Soprattutto, i due errori più gravi: D’Alema non resiste a mettere se stesso al centro della contesa, ignorando le suppliche che gli vengono dalla propria stessa area a lasciare che sia il candidato Cuperlo a vedersela con Renzi, e con ciò facendo sospettare motivazioni personali ben più forti di quelle politiche.
E poi riduce i voti per Cuperlo a una funzione meramente resistenziale, come se a quel 38,4 per cento di militanti sia affidata non la missione positiva di influire sulla linea del Pd, bensì solo la missione negativa di arrestare, frenare, ostacolare il progetto di qualcun altro. Una posizione tecnicamente reazionaria. Oltre tutto incoerente con il carattere, la storia e le idee di Gianni Cuperlo.

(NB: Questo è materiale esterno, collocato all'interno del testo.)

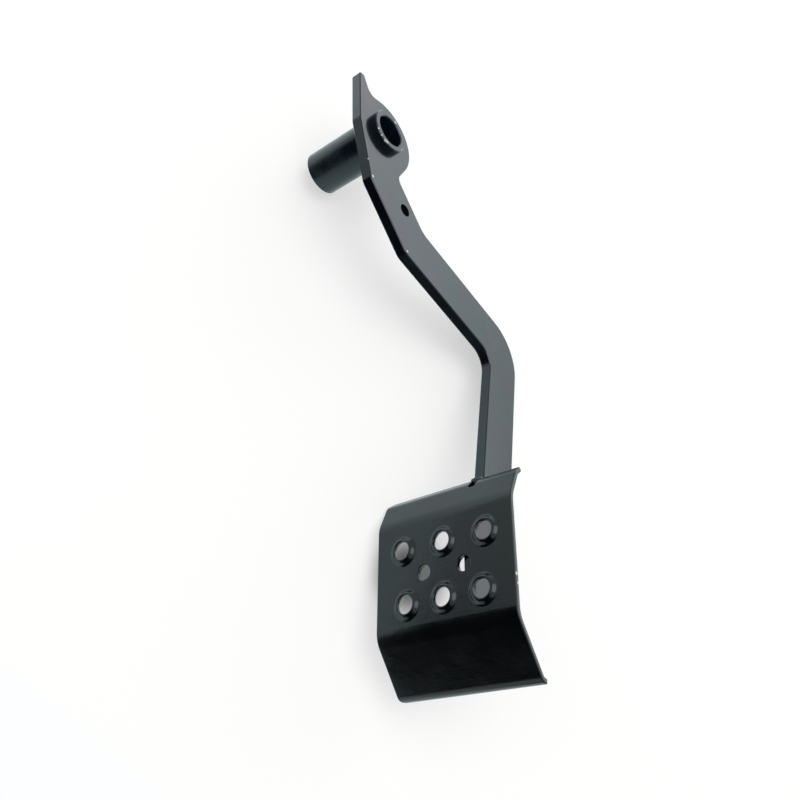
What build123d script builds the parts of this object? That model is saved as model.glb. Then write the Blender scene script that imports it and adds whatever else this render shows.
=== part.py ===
from build123d import *
import math
import os

# Hanging brake pedal, welded from a flat plate arm, a plain pivot tube and a folded foot pad.
# Millimetres. +X points forward, away from the foot, +Y to the left and +Z up.
# The origin is the middle of the pivot bore, whose axis is Y.
# Side profiles are drawn as (forward, down the pedal), pad patterns as (left, down the pedal).

# How far the foot pad's face leans back from upright, in degrees
pad_lean = 30.0

# Pivot tube
tube_outer_radius = 12.7
tube_bore_radius = 9.25
tube_length = 53.6
tube_stub = 4.0
tube_edge = 0.5

# Arm plate
plate_thickness = 6.35
plate_edge = 0.5
tube_hole_clearance = 0.1
upper_arm_width = 28.2
lower_arm_width = 26.7
horn_front = (-23.3, -31.0)
horn_back = (-19.5, -31.0)
horn_root = (-13.6, -20.4)
horn_front_round = 1.4
horn_back_round = 1.6
horn_root_round = 5.5
boss_centre = (-1.0, 0.7)
boss_radius = 23.4
boss_notch_depth = 24.8
boss_notch_round = 5.0
front_bend = (-21.3, 4.2)
front_bend_round = 12.0
middle_bend = (-10.5, 41.9)
middle_bend_round = 6.0
lower_bend = (19.8, 74.0)
lower_bend_round = 8.0
lower_bend_back_round = 15.0
elbow = (100.6, 98.2)
elbow_round = 11.8
elbow_back_round = 27.6
neck_gap = 1.45
seat_below_bend = 5.4
arm_end_rise = 4.5
arm_end_round = 6.0
link_hole = (18.3, 44.2)
link_hole_radius = 3.75

# Foot pad sheet
sheet_thickness = 2.6
sheet_edge = 0.4
pad_width = 84.1
pad_overhang = 24.2
pad_left_round = 5.0
pad_right_round = 1.0
face_depth = 71.8
face_top = 202.2
face_length = 59.9
face_bend_round = 14.0
top_lip_angle = 25.0
top_lip_length = 15.9
top_curl_angle = 50.0
top_curl_round = 6.0
top_curl_length = 5.8
bottom_lip_angle = 35.0
bottom_lip_length = 32.9
bottom_curl_angle = 92.0
bottom_curl_round = 5.2
bottom_curl_length = 3.9

# Notch in the pad's top edge, in front of the arm
notch_width = 4.7
notch_depth = 6.1
notch_round = 1.4

# Holes in the pad's face: two rows with raised rims and a plain row between them
grip_centre = 17.0
grip_top_margin = 15.9
grip_bottom_margin = 15.3
grip_top_pitch = 25.5
grip_bottom_pitch = 23.0
grip_bore_radius = 4.8
rim_height = 2.0
rim_top_radius = 5.6
rim_foot_radius = 8.3
rim_steps = 4
rim_back_radius = 6.6
rim_lip = 0.8
rim_bevel = 0.3
drain_rise = 0.45
drain_pitch = 24.5
drain_hole_radius = 4.0

# Weld beads
pivot_bead = 4.0
pivot_bead_crown = 0.5
pad_bead = 4.4
pad_bead_crown = 0.4
left_bead_length = 17.0
left_bead_rise = 2.5
right_bead_length = 13.0
right_bead_rise = 18.5
lip_bead_radius = 3.4
lip_bead_rise = 0.6
lip_bead_overrun = 2.5
bead_end_bevel = 1.2

os.makedirs("parts", exist_ok=True)

lean = math.radians(pad_lean)
forward = Vector(math.cos(lean), 0, -math.sin(lean))
down = Vector(-math.sin(lean), 0, -math.cos(lean))
tube_right = -tube_length / 2
plate_right = tube_right + tube_stub
plate_left = plate_right + plate_thickness
pad_right = plate_right - pad_overhang
pad_back = face_depth + sheet_thickness


def side_plane(left):
    """Plane across the pedal at a distance to the left: x runs forward, y down the pedal."""
    return Plane(origin=(0, left, 0), x_dir=forward, z_dir=(0, 1, 0))


def bent_point(start, angle, length):
    """Point reached from start along a line turned forward from straight down by angle."""
    turn = math.radians(angle)
    return (start[0] + length * math.sin(turn), start[1] + length * math.cos(turn))


def back_line(start, end, width):
    """Line parallel to start-end and width behind it, as a point and a direction."""
    run = (Vector(*end) - Vector(*start)).normalized()
    return Vector(*start) + Vector(run.Y, -run.X) * width, run


def crossing(first, second):
    """Point where two lines, each a point and a direction, cross."""
    gap = second[0] - first[0]
    spread = first[1].cross(second[1]).Z
    point = first[0] + first[1] * (gap.cross(second[1]).Z / spread)
    return (point.X, point.Y)


def point_at_depth(line, depth):
    """Point of a line, a point and a direction, at a depth down the pedal."""
    point = line[0] + line[1] * ((depth - line[0].Y) / line[1].Y)
    return (point.X, point.Y)


def on_boss(angle):
    """Point on the boss circle at an angle in radians from straight forward."""
    return (
        boss_centre[0] + boss_radius * math.cos(angle),
        boss_centre[1] + boss_radius * math.sin(angle),
    )


def boss_touch(point, side):
    """Angle where a line from the point touches the boss circle, on side +1 or -1."""
    reach = Vector(*point) - Vector(*boss_centre)
    return math.atan2(reach.Y, reach.X) + side * math.acos(boss_radius / reach.length)


def across_sheet(faces):
    """Straight edges of the faces that go through the pad's sheet, from front to back."""
    lines = faces.edges().filter_by(GeomType.LINE)
    return lines.filter_by(lambda e: abs(e.length - sheet_thickness) < 0.001)


# Front of the pad's sheet, from its top edge to its bottom edge
top_bend = (face_depth, face_top)
top_curl = bent_point(top_bend, 180 - top_lip_angle, top_lip_length)
top_edge = bent_point(top_curl, 180 - top_curl_angle, top_curl_length)
bottom_bend = (face_depth, face_top + face_length)
bottom_curl = bent_point(bottom_bend, bottom_lip_angle, bottom_lip_length)
bottom_edge = bent_point(bottom_curl, bottom_curl_angle, bottom_curl_length)
lip_back = bent_point(top_edge, 90 - top_curl_angle, sheet_thickness)
edge_middle = bent_point(top_edge, 90 - top_curl_angle, sheet_thickness / 2)

# Arm plate: its back edge runs parallel to its front edge, section by section. Behind the pad's
# top lip the front edge turns in and then lies against the pad's back.
neck = (lip_back[0] + neck_gap, top_edge[1])
seat_top = (pad_back, face_top + seat_below_bend)
arm_end = (pad_back, bottom_bend[1] - arm_end_rise)
waist_line = back_line(middle_bend, lower_bend, upper_arm_width)
reach_line = back_line(lower_bend, elbow, upper_arm_width)
drop_line = back_line(elbow, neck, lower_arm_width)
boss_notch = point_at_depth(waist_line, boss_notch_depth)
end_line = (Vector(*arm_end), Vector(drop_line[1].Y, -drop_line[1].X))
top_touch = boss_touch(horn_root, 1)
back_touch = boss_touch(boss_notch, -1)
boss_top = on_boss(top_touch)
boss_back = on_boss(back_touch)
boss_crown = on_boss((top_touch + back_touch) / 2)

with BuildPart() as arm:
    with BuildSketch(side_plane(plate_right)):
        with BuildLine():
            FilletPolyline(
                boss_top,
                horn_root,
                horn_back,
                horn_front,
                front_bend,
                middle_bend,
                lower_bend,
                elbow,
                neck,
                seat_top,
                arm_end,
                crossing(drop_line, end_line),
                crossing(reach_line, drop_line),
                crossing(waist_line, reach_line),
                boss_notch,
                boss_back,
                radius=[
                    horn_root_round,
                    horn_back_round,
                    horn_front_round,
                    front_bend_round,
                    middle_bend_round,
                    lower_bend_round,
                    elbow_round,
                    0,
                    0,
                    0,
                    arm_end_round,
                    elbow_back_round,
                    lower_bend_back_round,
                    boss_notch_round,
                ],
            )
            ThreePointArc(boss_back, boss_crown, boss_top)
        make_face()
    extrude(amount=plate_thickness)
    broad_faces = arm.faces().filter_by(Axis.Y)
    chamfer(broad_faces.edges(), plate_edge)
    with BuildSketch(side_plane(plate_right)):
        Circle(tube_outer_radius + tube_hole_clearance)
        with Locations(link_hole):
            Circle(link_hole_radius)
    extrude(amount=plate_thickness, mode=Mode.SUBTRACT)
arm.part.label = "arm"
export_step(arm.part, "parts/arm.step")

# Pivot tube: goes through the arm and stands out further on the left
with BuildPart() as pivot_tube:
    with BuildSketch(side_plane(tube_right)):
        Circle(tube_outer_radius)
        Circle(tube_bore_radius, mode=Mode.SUBTRACT)
    extrude(amount=tube_length)
    rims = pivot_tube.edges().filter_by(GeomType.CIRCLE)
    chamfer(rims, tube_edge)
pivot_tube.part.label = "pivot_tube"
export_step(pivot_tube.part, "parts/pivot_tube.step")

# Foot pad: one sheet, folded forward along its top and bottom, with curled free edges
face_plane = Plane(origin=forward * face_depth, x_dir=(0, 1, 0), z_dir=-forward)
pattern_middle = plate_right + grip_centre
grip_top_row = top_bend[1] + grip_top_margin
grip_bottom_row = bottom_bend[1] - grip_bottom_margin
drain_row = (grip_top_row + grip_bottom_row) / 2 - drain_rise
grip_points = [(pattern_middle + i * grip_top_pitch, grip_top_row) for i in (-1, 0, 1)]
grip_points += [(pattern_middle + i * grip_bottom_pitch, grip_bottom_row) for i in (-1, 0, 1)]
drain_points = [(pattern_middle + i * drain_pitch / 2, drain_row) for i in (-1, 1)]
rim_run = rim_foot_radius - rim_top_radius
rim_turns = [math.pi * i / rim_steps for i in range(rim_steps + 1)]
rim_slope = [
    (rim_foot_radius - rim_run * turn / math.pi, rim_height * (1 - math.cos(turn)) / 2)
    for turn in rim_turns
]

with BuildPart() as foot_pad:
    with BuildSketch(side_plane(pad_right)):
        with BuildLine():
            FilletPolyline(
                top_edge,
                top_curl,
                top_bend,
                bottom_bend,
                bottom_curl,
                bottom_edge,
                radius=[top_curl_round, face_bend_round, face_bend_round, bottom_curl_round],
            )
            offset(amount=sheet_thickness, side=Side.RIGHT)
        make_face()
    extrude(amount=pad_width)
    fillet(across_sheet(foot_pad.faces().sort_by(Axis.Y)[-1]), pad_left_round)
    fillet(across_sheet(foot_pad.faces().sort_by(Axis.Y)[0]), pad_right_round)
    side_faces = foot_pad.faces().filter_by(Axis.Y)
    folds = side_faces.edges() - across_sheet(side_faces)
    chamfer(folds, sheet_edge)
    with BuildSketch(face_plane):
        with Locations((plate_right + notch_width / 2, top_edge[1])):
            RectangleRounded(notch_width, 2 * notch_depth, notch_round)
    extrude(amount=-(top_edge[0] + sheet_thickness - face_depth), mode=Mode.SUBTRACT)
    with BuildSketch(face_plane):
        with Locations(*grip_points):
            Circle(rim_foot_radius)
        with Locations(*drain_points):
            Circle(drain_hole_radius)
    extrude(amount=-sheet_thickness, mode=Mode.SUBTRACT)
    for point in grip_points:
        centre = face_plane.from_local_coords(point)
        with BuildSketch(Plane(origin=centre, x_dir=(0, 1, 0), z_dir=-down)):
            with BuildLine():
                Polyline(
                    (rim_foot_radius, -sheet_thickness),
                    *rim_slope,
                    (grip_bore_radius + rim_bevel, rim_height),
                    (grip_bore_radius, rim_height - rim_bevel),
                    (grip_bore_radius, rim_height - sheet_thickness + rim_lip),
                    (rim_back_radius, -sheet_thickness),
                    close=True,
                )
            make_face()
        revolve(axis=Axis(centre, forward))
foot_pad.part.label = "foot_pad"
export_step(foot_pad.part, "parts/foot_pad.step")

# Weld bead round the tube, on the arm's left face
with BuildPart() as pivot_weld:
    with BuildSketch(Plane.XY):
        crown_reach = pivot_bead / 2 + pivot_bead_crown
        with BuildLine():
            Polyline(
                (tube_outer_radius, plate_left),
                (tube_outer_radius + pivot_bead, plate_left),
                (tube_outer_radius + crown_reach, plate_left + crown_reach),
                (tube_outer_radius, plate_left + pivot_bead),
                close=True,
            )
        make_face()
    revolve(axis=Axis.Y)
pivot_weld.part.label = "pivot_weld"
export_step(pivot_weld.part, "parts/pivot_weld.step")

# Weld beads in the corners between the pad's back and the arm's two broad faces
for name, side, start, length, rise in (
    ("pad_weld_left", 1, plate_left, left_bead_length, left_bead_rise),
    ("pad_weld_right", -1, plate_right, right_bead_length, right_bead_rise),
):
    bead_bottom = arm_end[1] - rise
    with BuildPart() as pad_weld:
        with BuildSketch(Plane(origin=down * bead_bottom, x_dir=forward, z_dir=-down)):
            on_arm = (pad_back + pad_bead, start)
            on_pad = (pad_back, start + side * pad_bead)
            with BuildLine():
                Polyline(on_pad, (pad_back, start), on_arm)
                SagittaArc(on_arm, on_pad, side * pad_bead_crown)
            make_face()
        extrude(amount=length)
        add(arm.part, mode=Mode.SUBTRACT)
        add(foot_pad.part, mode=Mode.SUBTRACT)
    pad_weld.part.label = name
    export_step(pad_weld.part, f"parts/{name}.step")

# Weld bead between the pad's top edge and the arm's front edge, seen through the notch
lip_bead_forward = (edge_middle[0] + neck[0]) / 2

with BuildPart() as lip_weld:
    with BuildSketch(side_plane(plate_right - lip_bead_overrun)):
        with Locations((lip_bead_forward, edge_middle[1] - lip_bead_rise)):
            Circle(lip_bead_radius)
    extrude(amount=plate_thickness + lip_bead_overrun)
    chamfer(lip_weld.faces().sort_by(Axis.Y)[0].edges(), bead_end_bevel)
    add(arm.part, mode=Mode.SUBTRACT)
    add(foot_pad.part, mode=Mode.SUBTRACT)
lip_weld.part.label = "lip_weld"
export_step(lip_weld.part, "parts/lip_weld.step")
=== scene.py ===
import math
import bpy
from mathutils import Matrix, Vector


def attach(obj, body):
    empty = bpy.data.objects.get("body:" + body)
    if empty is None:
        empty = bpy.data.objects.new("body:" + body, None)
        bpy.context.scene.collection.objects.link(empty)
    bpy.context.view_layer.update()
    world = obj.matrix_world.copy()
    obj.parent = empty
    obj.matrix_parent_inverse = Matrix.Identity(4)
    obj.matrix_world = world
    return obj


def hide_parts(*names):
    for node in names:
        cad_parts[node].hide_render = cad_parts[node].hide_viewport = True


# Welded black brake pedal lying on a pale table. Lengths are metres unless a name ends in Mm.

mm = 0.001
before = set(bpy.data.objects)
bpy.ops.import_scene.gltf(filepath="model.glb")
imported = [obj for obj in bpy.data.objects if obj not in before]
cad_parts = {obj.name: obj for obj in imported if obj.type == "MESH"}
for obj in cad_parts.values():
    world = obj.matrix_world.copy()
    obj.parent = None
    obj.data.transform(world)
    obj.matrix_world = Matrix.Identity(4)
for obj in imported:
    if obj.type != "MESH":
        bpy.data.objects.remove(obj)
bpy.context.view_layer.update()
print("frame loaded:", ", ".join(sorted(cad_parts)))


def clearSelection():
    bpy.ops.object.select_all(action="DESELECT")


def toLinear(hexColor):
    # sRGB hex to the linear values that the shader nodes take
    values = []
    for i in (1, 3, 5):
        c = int(hexColor[i:i + 2], 16) / 255
        values.append(c / 12.92 if c <= 0.04045 else ((c + 0.055) / 1.055) ** 2.4)
    return (values[0], values[1], values[2], 1.0)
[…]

L’atteggiamento di chi recita la parte dello sfidante al favorito è importante per definire il clima. Per quel che valgono, i precedenti del 2007, del 2009 e anche dello scorso anno parlano tutti di una grande lealtà e di solenni impegni a lavorare insieme, “dopo”, in ogni caso. Mai ascoltate ricattatorie minacce di abbandono: non ne verranno di sicuro neanche questa volta a parte le frange estreme delle tifoserie ultrà. Anche Renzi però, pur con un compito più facile, ha una grande responsabilità. Ora sa che, se toccherà a lui, si troverà alla guida di un solo Pd: iscritti ed elettori, corpo militante e opinione pubblica allargata. Questo lo rafforzerebbe molto ma, paradossalmente, gli impedirebbe di svicolare rispetto al compito difficilissimo di rifondare il partito. Certo, possiamo scommettere che la sua proiezione principale sarà subito soprattutto esterna, e del resto già ora (caso Cancellieri) Renzi agisce sulla scena politica da segretario del Pd, che è anche il modo migliore per vincere le primarie. Ma dai circoli gli arriva un investimento che non potrà essere tradito. La sfida a fluidificare le posizioni interne invece di cristallizzarle. E soprattutto la chance di ripartire dopo le primarie senza compromessi fra nomenklature bensì con un patto, anche trasversale, per una nuova generazione di dirigenti democratici.